SET PROBLEM –
For this exercise, return only the lines from the line containing "build_glass(glass)" through the line containing "bpy.context.scene.collection.objects.link(empty)", both ends included, exactly as they are.

* START *

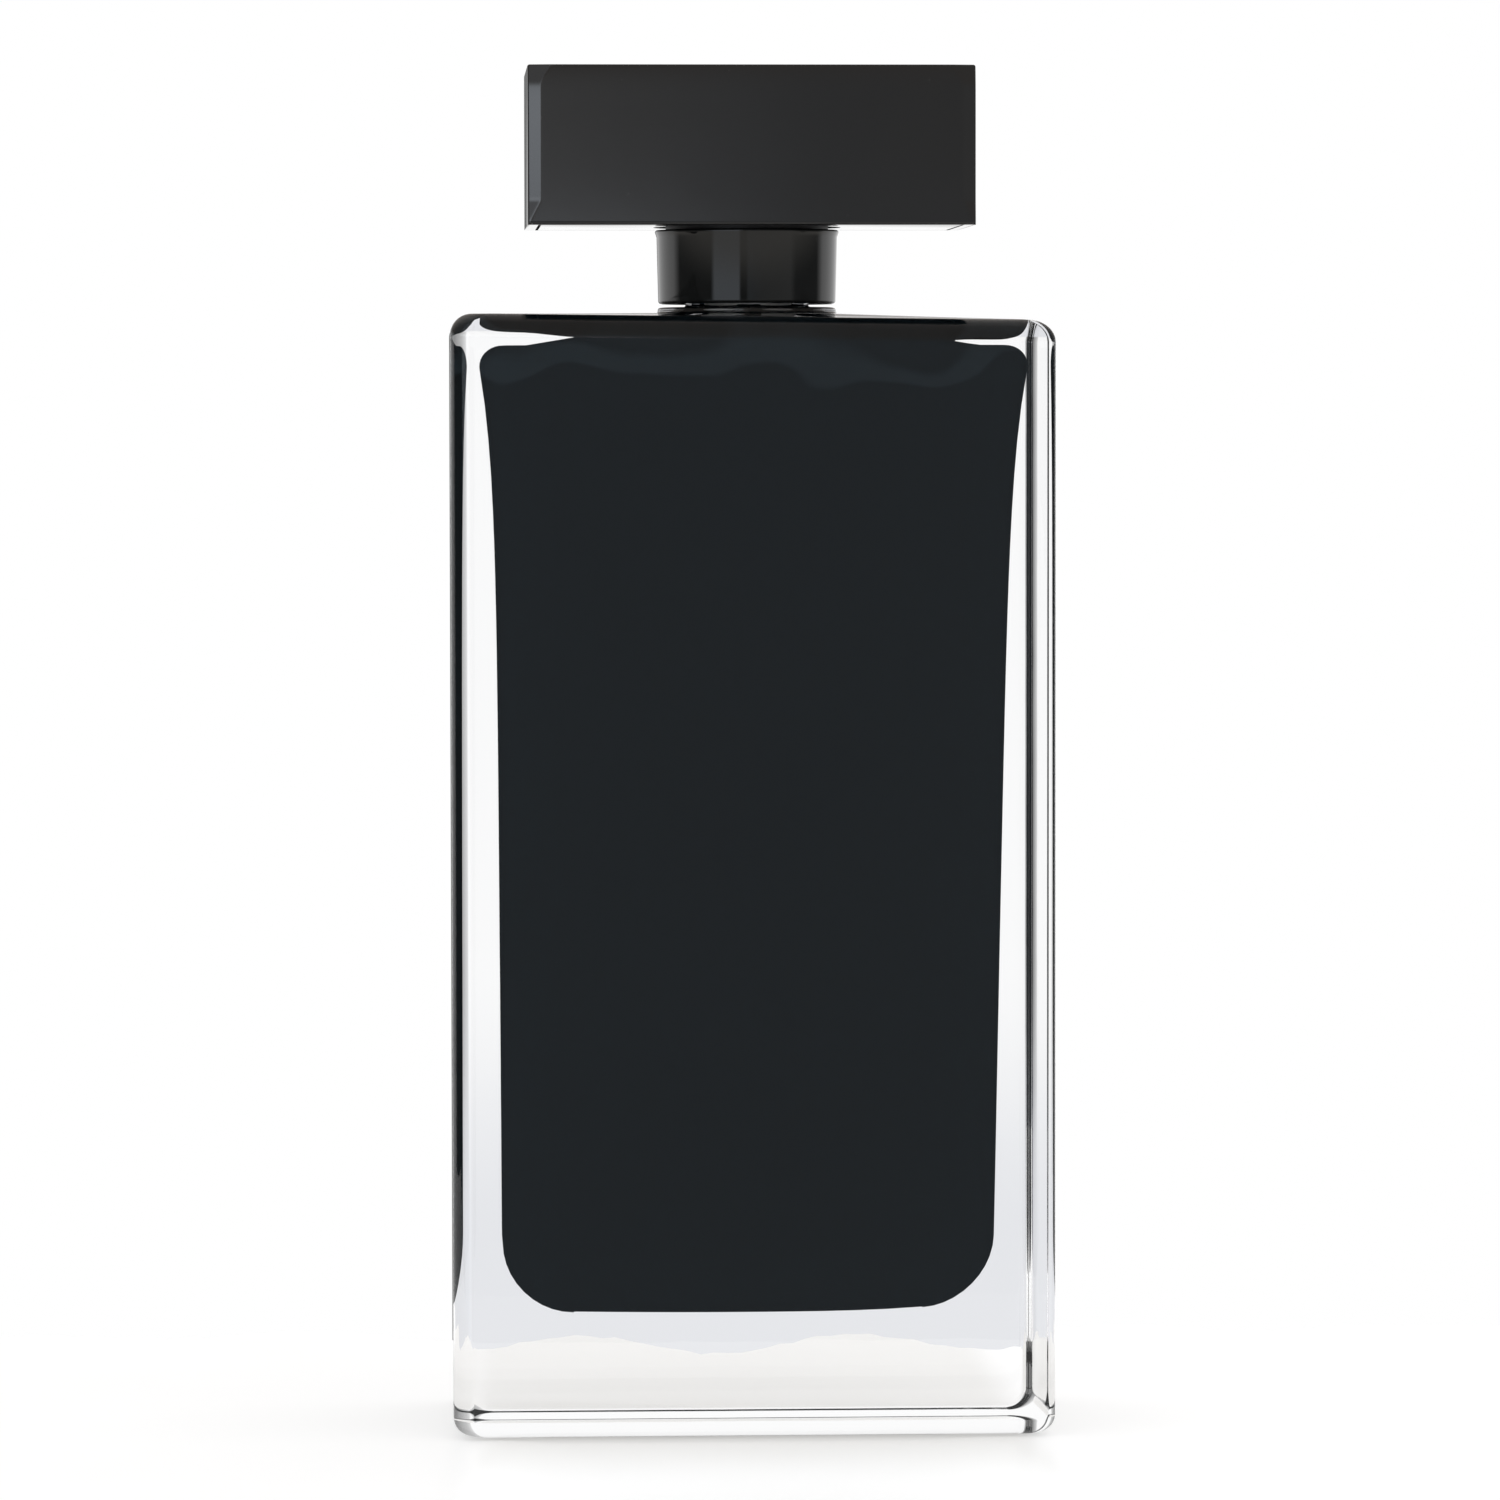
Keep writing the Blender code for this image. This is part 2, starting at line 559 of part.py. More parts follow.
def main():
    clear_scene()
    glass = make_material("clear_glass", (0.90, 0.93, 0.92), 0.02, alpha=0.35)
    lacquer = make_material("black_lacquer", (0.010, 0.012, 0.014), 0.12)
    cap_plastic = make_material("cap_plastic", (0.020, 0.020, 0.021), 0.14)
    collar_plastic = make_material("collar_plastic", (0.010, 0.011, 0.012), 0.08)
    inner_plastic = make_material("inner_plastic", (0.035, 0.035, 0.038), 0.45)
    pump_plastic = make_material("pump_plastic", (0.80, 0.80, 0.78), 0.40)
    tube_plastic = make_material("tube_plastic", (0.72, 0.74, 0.74), 0.25)
    rubber = make_material("seal_rubber", (0.75, 0.74, 0.70), 0.60)
    aluminium = make_material("ferrule_aluminium", (0.80, 0.80, 0.80), 0.28, 1.0)
    steel = make_material("spring_steel", (0.60, 0.60, 0.60), 0.25, 1.0)
    iron = make_material("weight_metal", (0.30, 0.30, 0.31), 0.50, 1.0)

    build_glass(glass)
    build_lacquer(lacquer)
    build_gasket(rubber)
    build_ferrule(aluminium)
    build_housing(pump_plastic)
    build_retainer(pump_plastic)
    build_dip_tube(tube_plastic)
    build_spring(steel)
    build_ball(steel, add_axis("ball_lift"))

    stem_axis = add_axis("stem_slide")
    build_piston(pump_plastic, stem_axis)
    build_stem(pump_plastic, stem_axis)
    build_actuator(inner_plastic, collar_plastic, pump_plastic, add_axis("actuator_turn", stem_axis))

    collar_axis = add_axis("collar_turn")
    build_collar_shell(collar_plastic, collar_axis)
    build_collar_insert(inner_plastic, collar_axis)
    build_cap(cap_plastic, inner_plastic, iron, inner_plastic, add_axis("cap_lift", collar_axis))


main()
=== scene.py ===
"""Finish for a thick glass aftershave spray bottle: glass, inner coat, collar, pump, button and cap.

Metres, +Z up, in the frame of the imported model. The front of the bottle faces -Y.
"""

import math

import bmesh
import bpy
from bpy.props import FloatProperty, FloatVectorProperty, IntProperty, PointerProperty
from mathutils import Matrix, Vector


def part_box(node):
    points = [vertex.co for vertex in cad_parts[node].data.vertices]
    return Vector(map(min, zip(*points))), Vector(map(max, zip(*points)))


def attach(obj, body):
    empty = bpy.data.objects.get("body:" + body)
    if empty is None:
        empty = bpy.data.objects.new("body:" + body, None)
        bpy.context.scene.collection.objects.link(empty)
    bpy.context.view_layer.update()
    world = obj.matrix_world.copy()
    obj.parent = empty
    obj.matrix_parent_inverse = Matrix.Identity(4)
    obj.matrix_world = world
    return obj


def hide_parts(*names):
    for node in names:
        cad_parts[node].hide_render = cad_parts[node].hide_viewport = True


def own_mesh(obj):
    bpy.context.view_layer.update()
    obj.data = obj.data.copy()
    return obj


bl_info = {
    "name": "Glass Spray Bottle Finish",
    "version": (1, 0, 0),
    "blender": (4, 5, 0),
    "location": "View3D > Sidebar > Bottle",
    "description": "Builds the smooth glass, coat, collar, pump, button and cap round the packed model",
    "category": "Object",
}

MM = 0.001
HAIR = 1e-6
ALONG_Y = Matrix.Rotation(math.pi / 2, 4, "X")

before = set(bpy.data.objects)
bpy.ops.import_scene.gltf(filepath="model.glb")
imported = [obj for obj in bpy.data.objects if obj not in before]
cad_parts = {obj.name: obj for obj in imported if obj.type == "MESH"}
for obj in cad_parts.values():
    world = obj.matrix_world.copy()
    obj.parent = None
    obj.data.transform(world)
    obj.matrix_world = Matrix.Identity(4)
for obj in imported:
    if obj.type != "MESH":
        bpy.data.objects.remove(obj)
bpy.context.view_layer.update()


# Shapes


def new_body(low, high):
    """A bmesh box between two corners."""
    shape = bmesh.new()
    bmesh.ops.create_cube(shape, size=1.0)
    bmesh.ops.scale(shape, vec=high - low, verts=shape.verts)
    bmesh.ops.translate(shape, vec=(high + low) / 2, verts=shape.verts)
    return shape


def round_edges(shape, edges, radius, segments):
    """Rounds edges to a radius."""
    bmesh.ops.bevel(
        shape,
        geom=list(edges),
        offset=radius,
        offset_type="OFFSET",
        segments=segments,
        profile=0.5,
        affect="EDGES",
        material=-1,
    )


def upright_edges(shape):
    """The edges that run straight up."""
    found = []
    for edge in shape.edges:
        run = edge.verts[1].co - edge.verts[0].co
        if abs(run.x) < HAIR and abs(run.y) < HAIR:
            found.append(edge)
    return found


def level_face(shape, height):
    """The one flat level face at the given height."""
    faces = [
        face for face in shape.faces
        if abs(face.calc_center_median().z - height) < HAIR and abs(face.normal.z) > 0.999
    ]
    return max(faces, key=lambda face: face.calc_area())


def rounded_block(low, high, side_radius, top_radius, bottom_radius, segments):
    """A box with rounded upright edges, top rim and bottom rim."""
    shape = new_body(low, high)
    round_edges(shape, upright_edges(shape), side_radius, segments)
    shape.normal_update()
    round_edges(shape, level_face(shape, high.z).edges, top_radius, segments)
    shape.normal_update()
    round_edges(shape, level_face(shape, low.z).edges, bottom_radius, segments)
    shape.normal_update()
    return shape


def slice_body(shape, axis, places):
    """Adds an edge loop across the shape at each place along an axis."""
    normal = Vector((0.0, 0.0, 0.0))
    normal[axis] = 1.0
    for place in places:
        geometry = shape.verts[:] + shape.edges[:] + shape.faces[:]
        bmesh.ops.bisect_plane(shape, geom=geometry, dist=HAIR, plane_co=normal * place, plane_no=normal)


def even_places(start, end, count):
    """Evenly spaced places between two ends, which are left out."""
    return [start + (end - start) * (i + 1) / (count + 1) for i in range(count)]


def open_top(shape, height):
    """Removes the level face at the top and returns its rim."""
    face = level_face(shape, height)
    rim = list(face.edges)
    bmesh.ops.delete(shape, geom=[face], context="FACES_ONLY")
    return rim


def add_ring(shape, radius, height, count):
    """Adds a level ring of edges round Z and returns it."""
    made = bmesh.ops.create_circle(
        shape, cap_ends=False, radius=radius, segments=count, matrix=Matrix.Translation((0, 0, height))
    )
    return list({edge for vert in made["verts"] for edge in vert.link_edges})


def grow_ring(shape, ring, radius, height):
    """Extrudes a round rim to a new radius and height and returns the new rim."""
    made = bmesh.ops.extrude_edge_only(shape, edges=ring)["geom"]
    for vert in made:
        if isinstance(vert, bmesh.types.BMVert):
            flat = Vector((vert.co.x, vert.co.y, 0.0)).normalized()
            vert.co = flat * radius + Vector((0.0, 0.0, height))
    return [edge for edge in made if isinstance(edge, bmesh.types.BMEdge)]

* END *

FULL OUTPUT –
    build_glass(glass)
    build_lacquer(lacquer)
    build_gasket(rubber)
    build_ferrule(aluminium)
    build_housing(pump_plastic)
    build_retainer(pump_plastic)
    build_dip_tube(tube_plastic)
    build_spring(steel)
    build_ball(steel, add_axis("ball_lift"))

    stem_axis = add_axis("stem_slide")
    build_piston(pump_plastic, stem_axis)
    build_stem(pump_plastic, stem_axis)
    build_actuator(inner_plastic, collar_plastic, pump_plastic, add_axis("actuator_turn", stem_axis))

    collar_axis = add_axis("collar_turn")
    build_collar_shell(collar_plastic, collar_axis)
    build_collar_insert(inner_plastic, collar_axis)
    build_cap(cap_plastic, inner_plastic, iron, inner_plastic, add_axis("cap_lift", collar_axis))


main()
=== scene.py ===
"""Finish for a thick glass aftershave spray bottle: glass, inner coat, collar, pump, button and cap.

Metres, +Z up, in the frame of the imported model. The front of the bottle faces -Y.
"""

import math

import bmesh
import bpy
from bpy.props import FloatProperty, FloatVectorProperty, IntProperty, PointerProperty
from mathutils import Matrix, Vector


def part_box(node):
    points = [vertex.co for vertex in cad_parts[node].data.vertices]
    return Vector(map(min, zip(*points))), Vector(map(max, zip(*points)))


def attach(obj, body):
    empty = bpy.data.objects.get("body:" + body)
    if empty is None:
        empty = bpy.data.objects.new("body:" + body, None)
        bpy.context.scene.collection.objects.link(empty)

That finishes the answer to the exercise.